Paul D. Hudson, known as HR, from the group Bad Brains, said, “Ken is an honest man, and he has been giving us a chance to do our own music. In no way did he force the band to play a style of music.” HR is putting out a new album titled Give Thanks on Nov. 18. The photo shoot was shot by Jack Grisham of the legendary punk band TSOL. “It was very funky. His friend cooked for us and we all had a beautiful time. For the photos, I wasn’t smiling and he was telling me, ‘Smile more! Smile more!’ He put me in the bright lights and I had a big smile on my face.”
Marshall Goodman (aka Ras MG) from Long Beach Dub Allstars and Sublime, said of Seaton, “Ken just comes up with ideas. We toss them around and make it happen. He is integral to our operation. I talk to him all the time.”
“He is definitely a go-getter and no-nonsense. There was a time when we were in Florida. He is our day to day manager, not a tour manager, but he came out to help us. We were on a two lane highway going from the east coast across to the west coast of Florida. He was driving and I had to tell him ‘Don’t pass anymore.’” He was determined to get Ras MG and Long Beach Dub to their destination on time.
Seaton’s connection to the Wailing Souls stems from his love of reggae as a kid. He began working with the band following a Long Beach Dub Allstars gig in which Winston “Pipe” Matthews, from Wailing Souls, appeared as a guest singer. Seaton took on Wailing Souls one year later.
“Knowing that Pipe was coming to sing with LB Dub, I brought my Firehouse Rock album. It’s the only album I have ever asked an artist to sign,” he said.
Wailing Souls grew up in Trenchtown, a neighborhood in Kingston, with legends Bob Marley and Peter Tosh. “Those guys were like some of our mentors. The person who taught them was Joe Higgs and he taught us. Bob was like my big brother, we were all like family,” said Lloyd “Bread” McDonald, lead singer of Wailing Souls. The group helped form Greensleeves Records, which popularized Jamaican music in the ‘60s and ‘70s.
“In June of this year we were there while we recorded our 30th album,” said McDonald.
“Ken has only managed us for a year and he got us the record deal that got us back home to make our 30th album,” McDonald said.
The band has toured with Bob Dylan and Santana.
“Good music is good music no matter what the genre,” McDonald said. “At most of our shows, you find there is a nice cross-section of people of all ages. You find kids in their teens, you find people in their twenties, thirties, our music appeals to a lot of folks. We try to sing songs that cut across all ages and all boundaries. We sing about peace and love and humanity and unity.”

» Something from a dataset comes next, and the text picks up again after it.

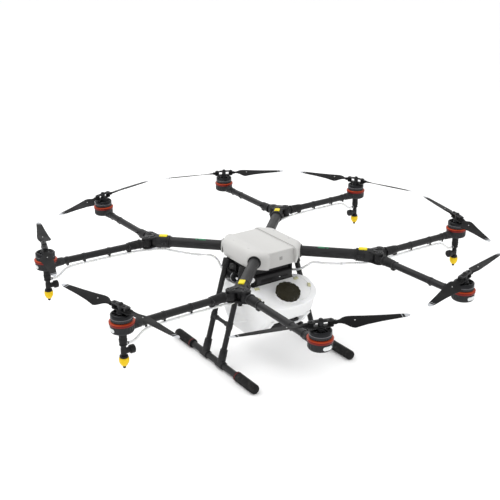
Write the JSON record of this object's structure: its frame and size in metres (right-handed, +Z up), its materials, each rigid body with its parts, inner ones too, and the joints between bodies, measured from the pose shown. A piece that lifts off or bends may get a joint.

In addition to their new album, Seaton is putting together a Wailing Souls tribute album to celebrate the band’s 50th anniversary. Sublime is going to contribute their cover of “Pawn Shop,” and Long Beach Dub Allstars will add their cover of “Jah Give Us Life.”
Wailing Souls performs Sunday, Aug. 25, the final day of Hermosa’s Concerts on the Beach, along with Mariachi El Bronx, Gamblers Mark and Lola Rising, beginning at 4:30 p.m., south of the pier. Saturday’s Concert on the Beach includes The White Buffalo, Pounded by the Surf, Trapdoor Social and comedian Steve Byrne. The movie “Grease” will screen after Saturday’s concert.